Partner with City agencies and community stakeholders to support cultural development in neighborhoods across all five boroughs.

TIMEFRAME: Long PARTNER(S): DCLA, Cultural Community, HPD, Landmarks, MOME, NYCEDC

NC.3 Ensure that the support of neighborhood-based arts and culture enables existing communities and cultures to thrive in place

Baseline DCLA’s Building Community Capacity program and target support in high-needs neighborhoods such as those identified by the Social Impact of the Arts study.


Encourage private philanthropy to support local arts and culture in low-income neighborhoods and diverse communities.

TIMEFRAME: Short PARTNER(S): Private Sector

NC.4 Strengthen and protect the existing cultural infrastructure of New York City

Incorporate local arts and cultural organizations and priorities in neighborhood planning and re-zoning processes, such as PLACES and Neighborhood Planning Playbook.


Support Urban Design Pilot Projects. Utilize collaborative partnerships to create urban design projects that strengthen local identities alongside re-zonings.

  • Collaborate with community organizations, artist groups, business improvement districts (BIDS), and others in neighborhood-based design projects.

TIMEFRAME: Long PARTNER(S): DCLA, Private Sector


Staten Island Arts’ (SIA) Folklife Program


Staten Island Arts’ (SIA) Folklife Program presents a model for protecting and strengthening the neighborhood character. The program documents and shares the heritage of Staten Island’s waterfront, and its ethnic and maritime communities through technical assistance for artists and public programming.

Funded by DCLA through SIA, “Staten Island’s Working Waterfront: Maritime Folklife of NYC’s Forgotten Borough” celebrates the music, food, and traditional knowledge of the waterfront. The initiative establishes the waterfront as a destination, integrates local artists with real estate and industrial development projects, and draws attention to historic and emerging sites and businesses.

By building pride and appreciation for maritime heritage, the programming helps sustain the unique qualities of these places, promoting positive economic development. SIA Director of Folklife Naomi Sturm shares:

Our commitment to this project stems from our deeply held belief that folklife both sustains community values and quality of life and makes community interesting. Interesting communities thrive.

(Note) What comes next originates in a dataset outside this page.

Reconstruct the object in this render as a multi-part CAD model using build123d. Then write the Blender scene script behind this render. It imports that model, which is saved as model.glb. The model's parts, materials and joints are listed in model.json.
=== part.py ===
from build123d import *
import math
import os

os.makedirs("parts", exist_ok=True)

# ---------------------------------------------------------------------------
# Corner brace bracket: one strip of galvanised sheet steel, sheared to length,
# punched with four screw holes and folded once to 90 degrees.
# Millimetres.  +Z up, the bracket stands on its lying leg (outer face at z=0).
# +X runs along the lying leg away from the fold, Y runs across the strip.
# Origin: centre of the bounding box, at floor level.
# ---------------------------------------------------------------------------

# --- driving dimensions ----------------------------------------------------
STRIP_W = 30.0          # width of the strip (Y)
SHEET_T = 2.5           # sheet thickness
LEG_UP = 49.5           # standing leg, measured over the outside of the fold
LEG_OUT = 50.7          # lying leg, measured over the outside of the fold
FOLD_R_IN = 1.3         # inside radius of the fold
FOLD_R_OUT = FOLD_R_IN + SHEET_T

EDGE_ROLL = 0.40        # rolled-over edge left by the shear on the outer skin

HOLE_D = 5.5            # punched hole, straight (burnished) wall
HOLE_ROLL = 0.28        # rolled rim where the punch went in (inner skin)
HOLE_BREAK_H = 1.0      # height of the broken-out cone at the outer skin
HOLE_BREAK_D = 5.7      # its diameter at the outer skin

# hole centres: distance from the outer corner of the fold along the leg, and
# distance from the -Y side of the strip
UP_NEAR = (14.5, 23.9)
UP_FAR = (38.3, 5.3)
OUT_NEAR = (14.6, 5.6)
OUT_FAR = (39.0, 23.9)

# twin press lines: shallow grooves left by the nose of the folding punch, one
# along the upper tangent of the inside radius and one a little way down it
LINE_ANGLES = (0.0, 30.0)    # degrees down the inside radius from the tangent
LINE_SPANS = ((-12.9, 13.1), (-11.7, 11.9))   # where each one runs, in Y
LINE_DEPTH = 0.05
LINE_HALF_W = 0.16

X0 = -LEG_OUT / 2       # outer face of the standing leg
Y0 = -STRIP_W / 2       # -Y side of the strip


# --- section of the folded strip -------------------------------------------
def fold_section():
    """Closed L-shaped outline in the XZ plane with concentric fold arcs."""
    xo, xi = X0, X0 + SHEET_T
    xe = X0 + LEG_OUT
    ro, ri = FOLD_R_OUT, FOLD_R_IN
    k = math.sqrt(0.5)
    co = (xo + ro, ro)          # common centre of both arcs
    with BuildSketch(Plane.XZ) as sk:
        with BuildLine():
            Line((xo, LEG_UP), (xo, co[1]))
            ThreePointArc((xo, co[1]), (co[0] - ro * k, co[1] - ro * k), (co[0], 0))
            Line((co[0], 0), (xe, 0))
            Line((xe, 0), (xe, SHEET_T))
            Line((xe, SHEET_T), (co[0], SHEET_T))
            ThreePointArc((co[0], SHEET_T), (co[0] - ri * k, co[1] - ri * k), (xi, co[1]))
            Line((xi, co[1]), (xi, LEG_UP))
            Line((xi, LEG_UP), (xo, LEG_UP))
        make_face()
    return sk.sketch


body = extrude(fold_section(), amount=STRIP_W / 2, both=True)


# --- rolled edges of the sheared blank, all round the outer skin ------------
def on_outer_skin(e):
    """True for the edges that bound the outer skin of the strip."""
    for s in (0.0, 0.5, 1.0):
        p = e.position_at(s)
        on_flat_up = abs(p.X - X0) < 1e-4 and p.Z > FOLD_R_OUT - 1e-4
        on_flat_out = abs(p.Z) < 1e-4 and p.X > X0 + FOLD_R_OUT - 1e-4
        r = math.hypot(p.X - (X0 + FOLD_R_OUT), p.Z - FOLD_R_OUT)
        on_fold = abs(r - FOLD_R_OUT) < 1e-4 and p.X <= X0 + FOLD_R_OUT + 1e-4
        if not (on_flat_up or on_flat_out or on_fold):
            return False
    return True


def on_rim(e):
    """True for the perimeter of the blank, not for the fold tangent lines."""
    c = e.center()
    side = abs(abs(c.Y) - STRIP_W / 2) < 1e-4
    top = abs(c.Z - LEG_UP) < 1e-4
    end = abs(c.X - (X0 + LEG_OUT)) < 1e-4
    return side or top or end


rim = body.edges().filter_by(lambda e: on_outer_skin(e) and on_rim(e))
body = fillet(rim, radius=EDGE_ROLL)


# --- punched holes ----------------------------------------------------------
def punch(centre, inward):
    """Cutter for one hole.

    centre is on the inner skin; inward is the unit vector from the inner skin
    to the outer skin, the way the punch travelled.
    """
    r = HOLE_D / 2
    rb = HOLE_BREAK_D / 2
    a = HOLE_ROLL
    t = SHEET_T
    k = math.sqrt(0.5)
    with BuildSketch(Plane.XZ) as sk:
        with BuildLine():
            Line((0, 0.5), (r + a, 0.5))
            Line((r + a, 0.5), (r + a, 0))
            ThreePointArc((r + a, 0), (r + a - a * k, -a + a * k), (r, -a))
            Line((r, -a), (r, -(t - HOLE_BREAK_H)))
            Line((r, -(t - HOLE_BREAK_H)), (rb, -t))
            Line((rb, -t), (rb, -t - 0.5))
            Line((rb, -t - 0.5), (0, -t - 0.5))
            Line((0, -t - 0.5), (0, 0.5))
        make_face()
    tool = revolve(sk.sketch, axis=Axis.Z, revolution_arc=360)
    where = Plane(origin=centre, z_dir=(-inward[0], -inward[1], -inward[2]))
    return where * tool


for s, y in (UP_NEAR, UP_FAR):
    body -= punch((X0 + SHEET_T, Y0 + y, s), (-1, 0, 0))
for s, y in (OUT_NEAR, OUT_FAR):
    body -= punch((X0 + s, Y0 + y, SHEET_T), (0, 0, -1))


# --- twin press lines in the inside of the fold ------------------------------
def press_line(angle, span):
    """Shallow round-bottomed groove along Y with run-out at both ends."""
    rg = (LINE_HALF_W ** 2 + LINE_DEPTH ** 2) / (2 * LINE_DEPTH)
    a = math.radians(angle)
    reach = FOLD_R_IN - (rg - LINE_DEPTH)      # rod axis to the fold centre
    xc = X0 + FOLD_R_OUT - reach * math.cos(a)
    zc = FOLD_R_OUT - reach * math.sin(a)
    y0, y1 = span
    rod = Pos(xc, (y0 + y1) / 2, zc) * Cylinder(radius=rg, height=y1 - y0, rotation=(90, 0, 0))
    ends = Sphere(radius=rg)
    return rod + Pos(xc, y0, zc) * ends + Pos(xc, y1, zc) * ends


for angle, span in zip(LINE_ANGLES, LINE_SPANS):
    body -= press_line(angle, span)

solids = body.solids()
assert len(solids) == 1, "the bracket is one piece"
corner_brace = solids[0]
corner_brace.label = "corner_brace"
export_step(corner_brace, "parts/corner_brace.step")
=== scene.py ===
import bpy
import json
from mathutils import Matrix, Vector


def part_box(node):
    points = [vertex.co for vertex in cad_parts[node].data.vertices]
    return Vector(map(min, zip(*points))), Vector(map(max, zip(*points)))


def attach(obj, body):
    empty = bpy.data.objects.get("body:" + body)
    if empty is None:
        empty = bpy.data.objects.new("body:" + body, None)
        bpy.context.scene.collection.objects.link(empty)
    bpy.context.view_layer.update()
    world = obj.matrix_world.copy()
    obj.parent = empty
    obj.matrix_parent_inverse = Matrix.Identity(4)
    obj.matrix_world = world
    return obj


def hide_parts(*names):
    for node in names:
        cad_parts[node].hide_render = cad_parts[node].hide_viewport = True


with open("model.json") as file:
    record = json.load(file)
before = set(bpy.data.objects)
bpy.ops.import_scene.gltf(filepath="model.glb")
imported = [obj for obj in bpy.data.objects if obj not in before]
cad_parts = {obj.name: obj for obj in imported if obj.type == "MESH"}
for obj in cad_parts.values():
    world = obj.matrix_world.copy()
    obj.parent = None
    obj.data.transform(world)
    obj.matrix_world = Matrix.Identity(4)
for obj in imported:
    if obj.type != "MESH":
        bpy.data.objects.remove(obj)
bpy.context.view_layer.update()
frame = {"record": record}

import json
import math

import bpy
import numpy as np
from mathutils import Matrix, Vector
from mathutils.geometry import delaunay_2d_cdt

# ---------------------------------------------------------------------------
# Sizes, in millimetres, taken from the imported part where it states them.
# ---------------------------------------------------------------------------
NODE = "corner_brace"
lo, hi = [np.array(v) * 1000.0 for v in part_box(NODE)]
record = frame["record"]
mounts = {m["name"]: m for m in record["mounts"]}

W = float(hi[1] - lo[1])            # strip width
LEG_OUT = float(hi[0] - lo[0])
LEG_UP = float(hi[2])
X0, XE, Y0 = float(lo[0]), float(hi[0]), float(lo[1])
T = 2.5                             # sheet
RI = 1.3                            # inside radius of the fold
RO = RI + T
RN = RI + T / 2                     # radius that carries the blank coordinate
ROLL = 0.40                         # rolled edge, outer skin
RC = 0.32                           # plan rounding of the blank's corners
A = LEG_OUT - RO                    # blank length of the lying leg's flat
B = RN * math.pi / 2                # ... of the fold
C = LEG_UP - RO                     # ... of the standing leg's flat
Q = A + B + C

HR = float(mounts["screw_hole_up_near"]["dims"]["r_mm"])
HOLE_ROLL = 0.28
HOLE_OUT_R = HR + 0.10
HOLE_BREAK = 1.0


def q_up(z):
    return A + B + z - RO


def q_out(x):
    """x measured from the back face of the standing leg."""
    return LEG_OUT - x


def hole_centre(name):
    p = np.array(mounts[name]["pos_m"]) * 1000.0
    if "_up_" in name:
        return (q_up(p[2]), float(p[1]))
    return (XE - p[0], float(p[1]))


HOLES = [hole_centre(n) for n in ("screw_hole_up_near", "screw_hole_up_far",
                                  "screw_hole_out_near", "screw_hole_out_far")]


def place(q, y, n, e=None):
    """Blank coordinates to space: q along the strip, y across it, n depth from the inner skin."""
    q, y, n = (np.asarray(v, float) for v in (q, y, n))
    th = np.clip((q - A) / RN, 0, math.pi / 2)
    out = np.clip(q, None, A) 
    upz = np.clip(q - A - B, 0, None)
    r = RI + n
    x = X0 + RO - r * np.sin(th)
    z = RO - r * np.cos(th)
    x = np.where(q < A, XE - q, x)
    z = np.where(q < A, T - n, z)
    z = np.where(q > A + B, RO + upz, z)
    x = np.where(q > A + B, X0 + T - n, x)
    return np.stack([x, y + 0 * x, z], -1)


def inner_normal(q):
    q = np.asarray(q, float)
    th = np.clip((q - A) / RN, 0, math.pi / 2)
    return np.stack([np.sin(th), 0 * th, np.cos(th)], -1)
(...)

The very same authentic qualities that make a community unique can also make it a magnet for cultural heritage tourism, not to mention a highly attractive place to live and work.

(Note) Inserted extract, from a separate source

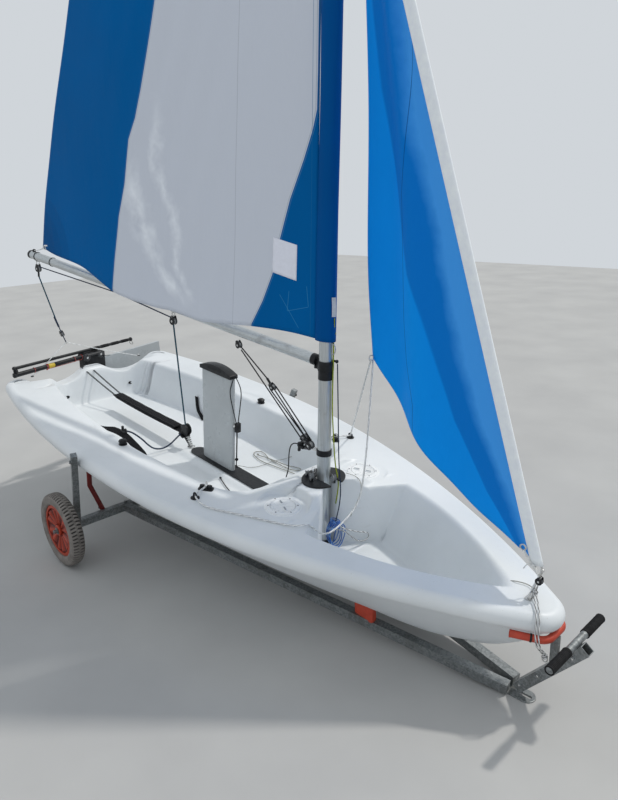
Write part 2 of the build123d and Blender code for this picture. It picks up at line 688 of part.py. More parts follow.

Additionally, the SIA Folk Fellows Institute trains local “community scholars” for research and participation in folklife projects, building community capacity for understanding and celebrating neighborhood culture and character. SIA’s partnership with Napela promotes economic development tied to unique neighborhood culture and the Park Hill African Market is “the only example of a community-led, culturally specific economic venture in NYCHA housing.”

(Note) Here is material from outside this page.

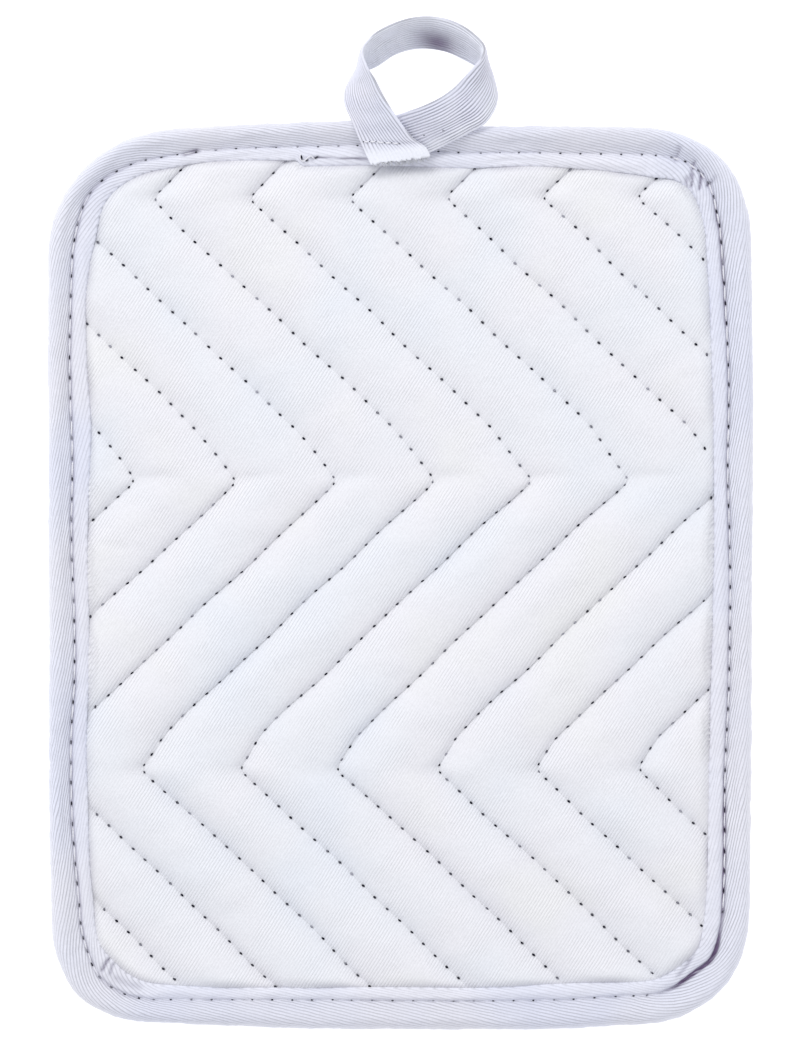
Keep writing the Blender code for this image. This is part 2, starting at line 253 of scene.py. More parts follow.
# Hanging loop: a folded tape. Its high edge leans out from its low edge by what is left of the width.
LOOP_WIDTH = 13.0
LOOP_THICKNESS = 1.05
LOOP_EDGE = 0.5  # thickness at its two edges
LOOP_ROUNDING = (45.0, 90.0, 135.0)  # angles of the points that round them
LOOP_CUPPING = 0.35
LOOP_STEPS = 210
LOOP_RIB = 0.17  # height of a rib's crest above the middle of the cloth's face
LOOP_PITCH = 0.8
LOOP_RIB_POINTS = 6
LOOP_RISES = (2.3, 2.8, 3.0)  # rise of the high edge where the cut end lies over the other one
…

Established organizations like SIA are well-positioned to invest in creating and supporting long-term partnerships, encouraging self-sustaining community-based programming.

These relationships can be leveraged to promote culture and strengthen neighborhood character by bringing diverse cultural communities to the table to achieve complementary goals.


Michael Liu, Director of Chinese Community Initiatives


Director of Chinese Community Initiatives
Flushing Town Hall

Even schools from out of New York have bused their students, for years, to enjoy Flushing Town Hall’s extraordinary workshops, such as traditional dance and Chinese calligraphy art.

I am very grateful that the Cultural Plan team picked Flushing Town Hall as the site to host a conversation to engage the Chinese-speaking constituents.

Surrounded by a growing Chinese population in our immediate community, we understand the need of actively reaching out to the Mandarin-speaking audience members, artists, entrepreneurs, and community leaders. We not only aim to bring things that inspire them, but also want to be inspired by them.

With more sessions like this, I fully expect to see the community members of all backgrounds bond more closely and deeply.